Dans ses Poésies philosophiques, nous voyons déjà le naturalisme de Campanella donner les fruits d'un égalitarisme d'ordre supérieur : supérieur, parce que fondé sur l'active rédemption des opprimés et de tous ceux qui selon une de ses métaphores sont « rois par nature ». C'est-à-dire : rois, dans le monde idéal de la vérité ; opprimés, au contraire, dans la société tyrannique qui les environne. Les rois de la terre, les tyrans, portent la couronne comme certains rois parmi les animaux qui sont d'une race différente de leurs sujets, comme chez les abeilles, etc. Mais les hommes n'ont pas ces signes de distinction : le genre humain a une seule échelle de valeur qui est celle même qui a son siège dans le cœur de chacun.

L'homme ne naît point la couronne en tête.

Ainsi :

Néron fut roi par hasard et en apparence
Socrate par nature et en vérité.

Dans un autre poème, Campanella voit en Socrate, qui comme on le sait était difforme et avait un visage faunesque, une incarnation de la beauté : « Nés d'un génie nouveau / Les étranges membres de Socrate sont beaux ».
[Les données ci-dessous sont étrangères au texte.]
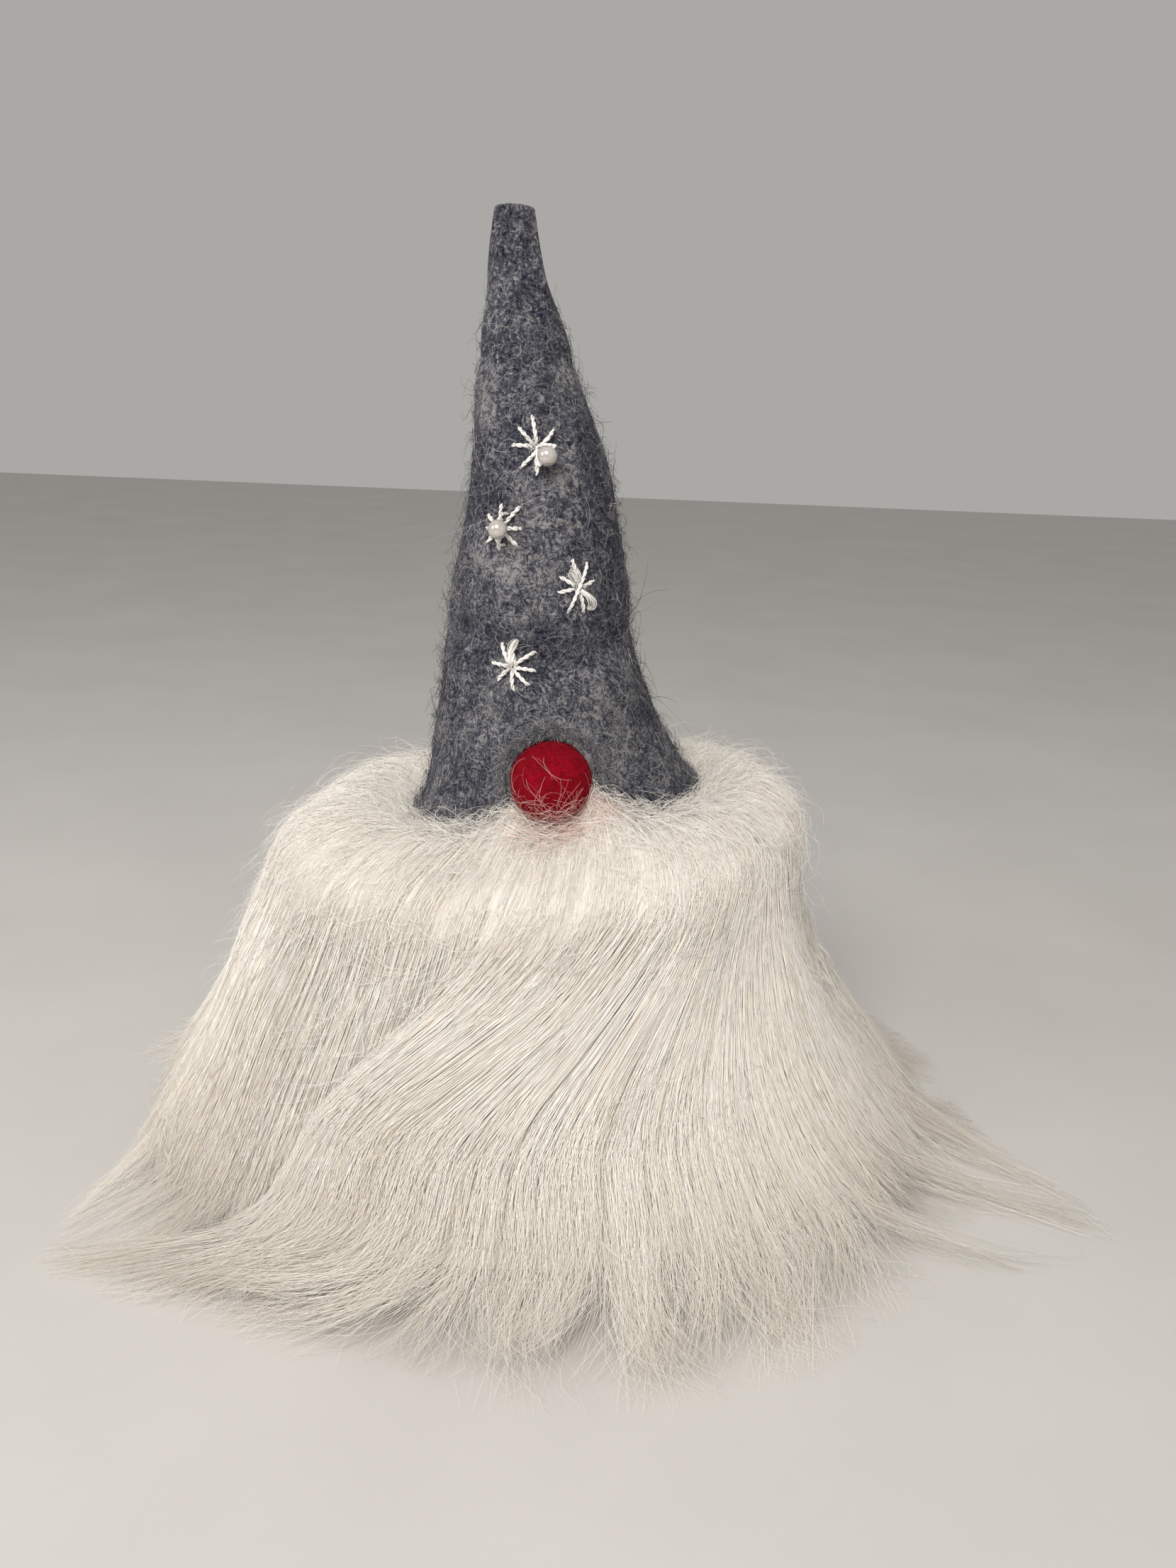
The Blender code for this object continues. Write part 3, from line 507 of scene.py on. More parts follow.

Ainsi l'amour pour le corps, le rêve d'une meilleure descendance humaine, toute cette force physique qui se fait jour dans les projets du Campanella politique sont à la fois une forme de son amour constant pour les symboles et les mythes, et une forme sociale de sa philosophie fondée sur la « distinction » et sur la réalisation de plus en plus parfaite de l'« être soi-même ». Avec cette mythologie de la nature et du corps Campanella a créé l'un de ses mythes les plus puissants, dépôt de vérités acquises et gage de futurs efforts de recherche.